GIVEN TASK — Only the lines starting at the one with "first += len(border)" and ending at the one with "obj.matrix_parent_inverse = Matrix.Identity(4)" should be copied, exactly and with both ends kept.

DATASET EXTRACT —
▼

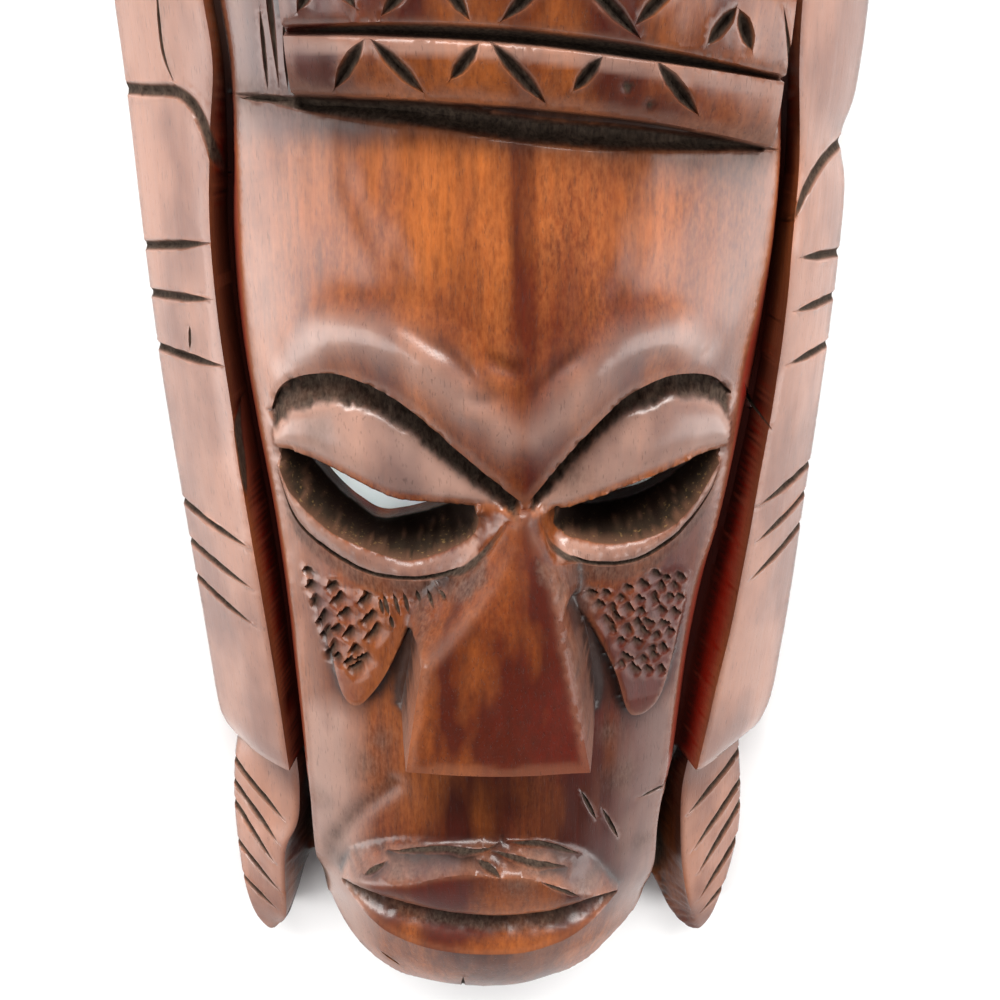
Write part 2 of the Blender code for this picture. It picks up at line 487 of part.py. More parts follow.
def carve_mouth(height, at):
    """Set both lips and the gap between them on the face."""
    lips = loft(at, ACROSS, MOUTH, [(0.0, 0.0), (0.0, 0.0008), (0.0, 0.0), (0.0, 0.0),
                                    (0.0, 0.0006), (0.3, 0.0)])
    return np.where(between(at, ACROSS, MOUTH[0], MOUTH[-1]), lips, height)


def carve_block(height, at):
    """Stand the banded block of the headdress on the forehead's upper end."""
    block = loft(at, ACROSS, BLOCK, [(0.0, 0.0)] * 3 + [(0.2, 0.0006)] + [(0.0, 0.0)] * 2
                 + [(0.0, 0.0006)] + [(0.0, 0.0)] * 2 + [(0.0, 0.0006), (0.0, 0.0)])
    left, right = BLOCK_LEFT * SCALE[0], BLOCK_RIGHT * SCALE[0]
    step = ramp(at[:, 0], left - CARVED_EDGE, left) * ramp(at[:, 0], right + CARVED_EDGE, right)
    return np.where(between(at, ACROSS, BLOCK[0], BLOCK[-1]), height + (block - height) * step,
                    height)


def cut_lines():
    """Every straight cut, as its two ends, half its width and its depth, in metres."""
    kinds = ((STRIPES, STRIPE_WIDTH, STRIPE_DEPTH), (NOTCHES, NOTCH_WIDTH, NOTCH_DEPTH),
             (LINES, LINE_WIDTH, LINE_DEPTH))
    return [(drawn([line[:2], line[2:]]), width / 2, depth)
            for lines, width, depth in kinds for line in lines]


def cut_points(ends, half_width):
    """The middle and the two sides of a cut, which meet at its pointed ends."""
    along = ends[1] - ends[0]
    aside = np.array((-along[1], along[0])) / np.linalg.norm(along) * half_width
    stops = np.array((0.0, 0.12, 0.5, 0.88, 1.0))[:, None]
    widths = np.array((0.0, 1.0, 1.0, 1.0, 0.0))[:, None]
    middle = ends[0] + stops * along
    return middle, middle + widths * aside, middle - widths * aside


def relief(at):
    """Height of the carved front at each place."""
    height = carve_block(carve_mouth(face(at), at), at)
    for ends, half_width, depth in CUTS:
        gap, share = nearest(ends, at)
        width = half_width * np.clip(np.minimum(share, 1.0 - share) / 0.12, 1e-3, 1.0)
        height -= depth * np.clip(1.0 - gap / width, 0.0, 1.0)
    return height


CUTS = cut_lines()


def hollow_edge():
    """The edge of the hollow on the back: an oval, narrower below, with a straight top."""
    power = 2.6
    lip_share = (1.0 - (HANGING_LIP_WIDTH / HOLLOW_WIDTH) ** power) ** (1 / power)
    turn = np.linspace(0.0, 2 * np.pi, 64, endpoint=False)
    across = np.abs(np.cos(turn)) ** (2 / power) * np.sign(np.cos(turn))
    up = np.abs(np.sin(turn)) ** (2 / power) * np.sign(np.sin(turn))
    keep = up < lip_share - 0.004
    across = across * (1.0 + 0.22 * np.minimum(up, 0.0))
    oval = np.stack([across * HOLLOW_WIDTH / 2, up * HOLLOW_LENGTH / 2 + HOLLOW_CENTRE_Y], axis=1)
    after = int(np.argmin(keep))
    lip_y = lip_share * HOLLOW_LENGTH / 2 + HOLLOW_CENTRE_Y
    lip = np.array([(HANGING_LIP_WIDTH / 2, lip_y), (-HANGING_LIP_WIDTH / 2, lip_y)])
    return np.vstack([oval[:after][keep[:after]], lip, oval[after:][keep[after:]]]), lip_y


HOLLOW, LIP_Y = hollow_edge()


def ceiling(at):
    """Height of the hollow over the back, with the least wall left under the carving."""
    depth = np.maximum(depth_inside(HOLLOW, at), 0.0)
    spread = np.minimum(depth / (HOLLOW_WIDTH / 3), 1.0)
    rise = HOLLOW_DEPTH * np.sqrt(1.0 - (1.0 - spread) ** 2)
    near_lip = ramp(np.abs(at[:, 0]), HANGING_LIP_WIDTH / 2 + 0.008, HANGING_LIP_WIDTH / 2)
    lip = HANGING_LIP_HEIGHT * near_lip * ramp(LIP_Y - at[:, 1], 0.0, LIP_SLOPE * 0.9)
    turns = np.linspace(0.0, 2 * np.pi, 8, endpoint=False)
    steps = np.vstack([(0.0, 0.0), np.stack([np.cos(turns), np.sin(turns)], axis=1) * 0.004])
    thinnest = np.min([relief(at + step) for step in steps], axis=0)
    height = np.minimum(np.maximum(rise, lip), np.maximum(thinnest - WALL_THICKNESS, 0.002))
    return np.where(depth > 1e-5, height, 0.0)


def offset(loop, by):
    """A closed polygon moved inwards, its points listed counter-clockwise."""
    ahead = np.roll(loop, -1, axis=0) - np.roll(loop, 1, axis=0)
    normal = np.stack([-ahead[:, 1], ahead[:, 0]], axis=1)
    return loop + by * normal / np.linalg.norm(normal, axis=1)[:, None]


def front_lines():
    """Every open line that the facets of the front follow."""
    lines = RAILS[1:-1] + MOUTH + BLOCK + NOSE
    for eye in EYES:
        lines += [eye[name] for name in ("brow", "brow_foot", "lid_top", "lid_edge", "socket",
                                         "rim")]
    for ridge in BROW_RIDGES:
        lines.append(curve(drawn(ridge)))
    rows = [((-91, CAP_Y), (91, CAP_Y), CARVED_EDGE), ((-83, -114.9), (-57, -114.9), 0.001),
            ((56, -114.9), (80, -114.9), 0.001), ((-26, NOSE_FOOT_Y), (28, NOSE_FOOT_Y), 0.003)]
    for start, end, step in rows:
        row = drawn([start, end])
        lines += [row, row + (0.0, step)]
    for x, step in ((BLOCK_LEFT, -CARVED_EDGE), (BLOCK_RIGHT, CARVED_EDGE)):
        column = drawn([(x, 62), (x, CAP_Y)])
        lines += [column, column + (step, 0.0)]
    lines = [thinned(line, LINE_FACET) for line in lines]
    for ends, half_width, _ in CUTS:
        lines += cut_points(ends, half_width)
    return lines


def turns_left(loop):
    """Whether a closed polygon runs counter-clockwise."""
    after = np.roll(loop, -1, axis=0)
    return (loop[:, 0] * after[:, 1] - loop[:, 1] * after[:, 0]).sum() > 0.0


def triangulate(loops, lines, loose, weld):
    """Facets inside the first loop and outside the others, along lines and loose points."""
    points, edges, regions = [], [], []
    for loop in loops:
        region = list(range(len(points), len(points) + len(loop)))
        regions.append(region if turns_left(loop) else region[::-1])
        points += [Vector(place) for place in loop]
    for line in lines:
        first = len(points)
        points += [Vector(place) for place in line]
        edges += [(k, k + 1) for k in range(first, len(points) - 1)]
    points += [Vector(place) for place in loose]
    places, _, faces, sources, _, owners = delaunay_2d_cdt(points, edges, regions, 0, weld)
    kept = [tuple(face) for face, owner in zip(faces, owners) if owner == [0]]
    return np.array([tuple(place) for place in places]), kept, sources


def open_loops(faces):
    """The open borders of a sheet of facets, each in the order of its facets, largest first."""
    sides = {(face[k], face[(k + 1) % 3]) for face in faces for k in range(3)}
    following = {a: b for a, b in sides if (b, a) not in sides}
    loops = []
    while following:
        start, corner = following.popitem()
        loop = [start]
        while corner != start:
            loop.append(corner)
            corner = following.pop(corner)
        loops.append(loop)
    return sorted(loops, key=len, reverse=True)


def closed(loop):
    """A loop as a line that ends where it starts."""
    return np.vstack([loop, loop[:1]])


def divided(line, longest):
    """A polyline with further points, so that no step of it is longer."""
    places = []
    for start, end in zip(line, line[1:]):
        count = max(1, int(np.ceil(np.linalg.norm(end - start) / longest)))
        places += [start + (end - start) * k / count for k in range(count)]
    return np.array(places + [line[-1]])


def clear_of(line, loops, gap):
    """The stretches of a line that stay outside closed polygons by a gap."""
    depths = np.max([depth_inside(loop, line) for loop in loops], axis=0)
    stretches = [[]]
    for place, depth in zip(line, depths):
        if depth < -gap:
            stretches[-1].append(place)
        elif stretches[-1]:
            stretches.append([])
    return [np.array(stretch) for stretch in stretches if len(stretch) > 1]


def staggered(facet, lines, keep):
    """A staggered grid of places, clear of the lines by most of a facet."""
    columns = np.arange(-0.5 * MASK_WIDTH, 0.5 * MASK_WIDTH, facet)
    rows = np.arange(-0.5 * MASK_HEIGHT, 0.5 * MASK_HEIGHT, facet * 0.866)
    grid = np.array([(x + 0.5 * facet * (k % 2), y) for k, y in enumerate(rows) for x in columns])
    grid = grid[keep(grid)]
    used = np.vstack(lines)
    tree = KDTree(len(used))
    for index, place in enumerate(used):
        tree.insert((*place, 0.0), index)
    tree.balance()
    gaps = np.array([tree.find((*place, 0.0))[2] for place in grid])
    return grid[gaps > 0.6 * facet]


def make_mask(name, collection, material):
    """One closed solid: the carved front, the hollow back and the walls between them."""
    outline = np.vstack([thinned(side, LINE_FACET) for side in OUTLINE])[:-1]
    openings = [thinned(closed(eye["opening"]), LINE_FACET)[:-1] for eye in EYES]

    def solid(at):
        return inside(outline, at) & ~inside(openings[0], at) & ~inside(openings[1], at)

    lines = front_lines()
    for cheek in CHEEKS:
        edge = thinned(closed(cheek), LINE_FACET)[:-1]
        lines += [closed(edge), closed(offset(edge, CARVED_EDGE))]
    loops = [outline] + openings
    loose = staggered(FACE_FACET, loops + lines, solid)
    front, front_faces, _ = triangulate(loops, lines, loose, FRONT_WELD)
    borders = open_loops(front_faces)

    walls = [front[border] for border in borders]
    hollows = []
    for line in (HOLLOW, offset(HOLLOW, 0.0025), offset(HOLLOW, 0.008)):
        hollows += clear_of(divided(closed(line), BACK_FACET), openings, 0.5 * BACK_FACET)
    lip_end = LIP_Y - LIP_SLOPE
    hollows.append(np.array([(x, lip_end) for x in np.linspace(-0.5, 0.5, 5) * HANGING_LIP_WIDTH]))
    for x in (-0.5 * HANGING_LIP_WIDTH, 0.5 * HANGING_LIP_WIDTH):
        hollows.append(np.array([(x, lip_end), (x, lip_end - BACK_FACET)]))
    loose = staggered(BACK_FACET, walls + hollows, solid)
    back, back_faces, sources = triangulate(walls, hollows, loose, BACK_WELD)

    heights = ceiling(back)
    on_lip = (np.abs(back[:, 1] - LIP_Y + LIP_SLOPE) < 1e-6) & (heights > 0.001)
    on_lip &= np.abs(back[:, 0]) < HANGING_LIP_WIDTH / 2 + 1e-6
    back[on_lip, 1] = LIP_Y
    below = {source: index for index, group in enumerate(sources) for source in group}

    total = len(front)
    places = np.vstack([np.column_stack([front, relief(front)]), np.column_stack([back, heights])])
    faces = front_faces + [tuple(total + k for k in face[::-1]) for face in back_faces]
    first = 0
    for border in borders:
        for k, (a, b) in enumerate(zip(border, border[1:] + border[:1])):
            under_a = total + below[first + k]
            under_b = total + below[first + (k + 1) % len(border)]
            faces += [(b, a, under_a), (b, under_a, under_b)]
        first += len(border)
    used = sorted({k for face in faces for k in face})
    place_of = {old: new for new, old in enumerate(used)}
    mesh = bpy.data.meshes.new(name)
    mesh.from_pydata([tuple(places[k]) for k in used], [],
                     [tuple(place_of[k] for k in face) for face in faces])
    mesh.validate()
    mesh.materials.append(material)
    mesh.shade_smooth()
    mesh.set_sharp_from_angle(angle=np.radians(32.0))
    mask = bpy.data.objects.new(name, mesh)
    collection.objects.link(mask)
    return mask


def make_wood():
    """Dark red-brown varnished wood."""
    material = bpy.data.materials.new("wood")
    material.use_nodes = True
    shader = material.node_tree.nodes["Principled BSDF"]
    shader.inputs["Base Color"].default_value = (0.16, 0.035, 0.014, 1.0)
    shader.inputs["Roughness"].default_value = 0.38
    return material


def main():
    for leftover in list(bpy.data.objects):
        bpy.data.objects.remove(leftover)
    collection = bpy.data.collections.new("tiki_mask")
    bpy.context.scene.collection.children.link(collection)
    make_mask("mask", collection, make_wood())


main()
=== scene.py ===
"""The looks of a carved wooden face mask: fine carving, varnished wood and the studio it lies in.

X runs across the face, Y from the chin up to the crown and Z out of the face, in metres.
"""

import math

import bpy
import numpy as np
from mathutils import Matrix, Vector
from mathutils.geometry import delaunay_2d_cdt
from mathutils.kdtree import KDTree


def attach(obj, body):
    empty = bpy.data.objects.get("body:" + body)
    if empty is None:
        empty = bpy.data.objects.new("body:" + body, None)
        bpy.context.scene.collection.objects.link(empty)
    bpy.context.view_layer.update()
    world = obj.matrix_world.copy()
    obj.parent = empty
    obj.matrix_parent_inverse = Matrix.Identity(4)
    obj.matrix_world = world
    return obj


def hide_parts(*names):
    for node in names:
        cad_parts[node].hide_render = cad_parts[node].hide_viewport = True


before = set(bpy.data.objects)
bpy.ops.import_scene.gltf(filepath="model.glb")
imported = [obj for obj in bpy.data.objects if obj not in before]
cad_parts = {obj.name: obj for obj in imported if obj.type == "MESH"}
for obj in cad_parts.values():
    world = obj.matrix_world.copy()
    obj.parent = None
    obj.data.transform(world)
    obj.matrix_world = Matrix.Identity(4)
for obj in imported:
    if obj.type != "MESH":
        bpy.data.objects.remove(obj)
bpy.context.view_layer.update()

bl_info = {
    "name": "Carved Face Mask",
    "version": (1, 0, 0),
    "blender": (4, 5, 0),
    "location": "View3D > Sidebar > Mask",
    "description": "Makes a carved and varnished wooden face mask and a plain studio for it",
    "category": "Object",
}

# Overall sizes of the carving, in metres
MASK_WIDTH = 0.182
MASK_HEIGHT = 0.400
MASK_DEPTH = 0.082

# Hollow back
HOLLOW_WIDTH = 0.130
HOLLOW_LENGTH = 0.325
HOLLOW_DEPTH = 0.034
HOLLOW_CENTRE_Y = 0.002
HOLLOW_POWER = 2.6
HOLLOW_TAPER = 0.22
WALL_THICKNESS = 0.007
HANGING_LIP_WIDTH = 0.044
HANGING_LIP_HEIGHT = 0.012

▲

REPLY —
        first += len(border)
    used = sorted({k for face in faces for k in face})
    place_of = {old: new for new, old in enumerate(used)}
    mesh = bpy.data.meshes.new(name)
    mesh.from_pydata([tuple(places[k]) for k in used], [],
                     [tuple(place_of[k] for k in face) for face in faces])
    mesh.validate()
    mesh.materials.append(material)
    mesh.shade_smooth()
    mesh.set_sharp_from_angle(angle=np.radians(32.0))
    mask = bpy.data.objects.new(name, mesh)
    collection.objects.link(mask)
    return mask


def make_wood():
    """Dark red-brown varnished wood."""
    material = bpy.data.materials.new("wood")
    material.use_nodes = True
    shader = material.node_tree.nodes["Principled BSDF"]
    shader.inputs["Base Color"].default_value = (0.16, 0.035, 0.014, 1.0)
    shader.inputs["Roughness"].default_value = 0.38
    return material


def main():
    for leftover in list(bpy.data.objects):
        bpy.data.objects.remove(leftover)
    collection = bpy.data.collections.new("tiki_mask")
    bpy.context.scene.collection.children.link(collection)
    make_mask("mask", collection, make_wood())


main()
=== scene.py ===
"""The looks of a carved wooden face mask: fine carving, varnished wood and the studio it lies in.

X runs across the face, Y from the chin up to the crown and Z out of the face, in metres.
"""

import math

import bpy
import numpy as np
from mathutils import Matrix, Vector
from mathutils.geometry import delaunay_2d_cdt
from mathutils.kdtree import KDTree


def attach(obj, body):
    empty = bpy.data.objects.get("body:" + body)
    if empty is None:
        empty = bpy.data.objects.new("body:" + body, None)
        bpy.context.scene.collection.objects.link(empty)
    bpy.context.view_layer.update()
    world = obj.matrix_world.copy()
    obj.parent = empty
    obj.matrix_parent_inverse = Matrix.Identity(4)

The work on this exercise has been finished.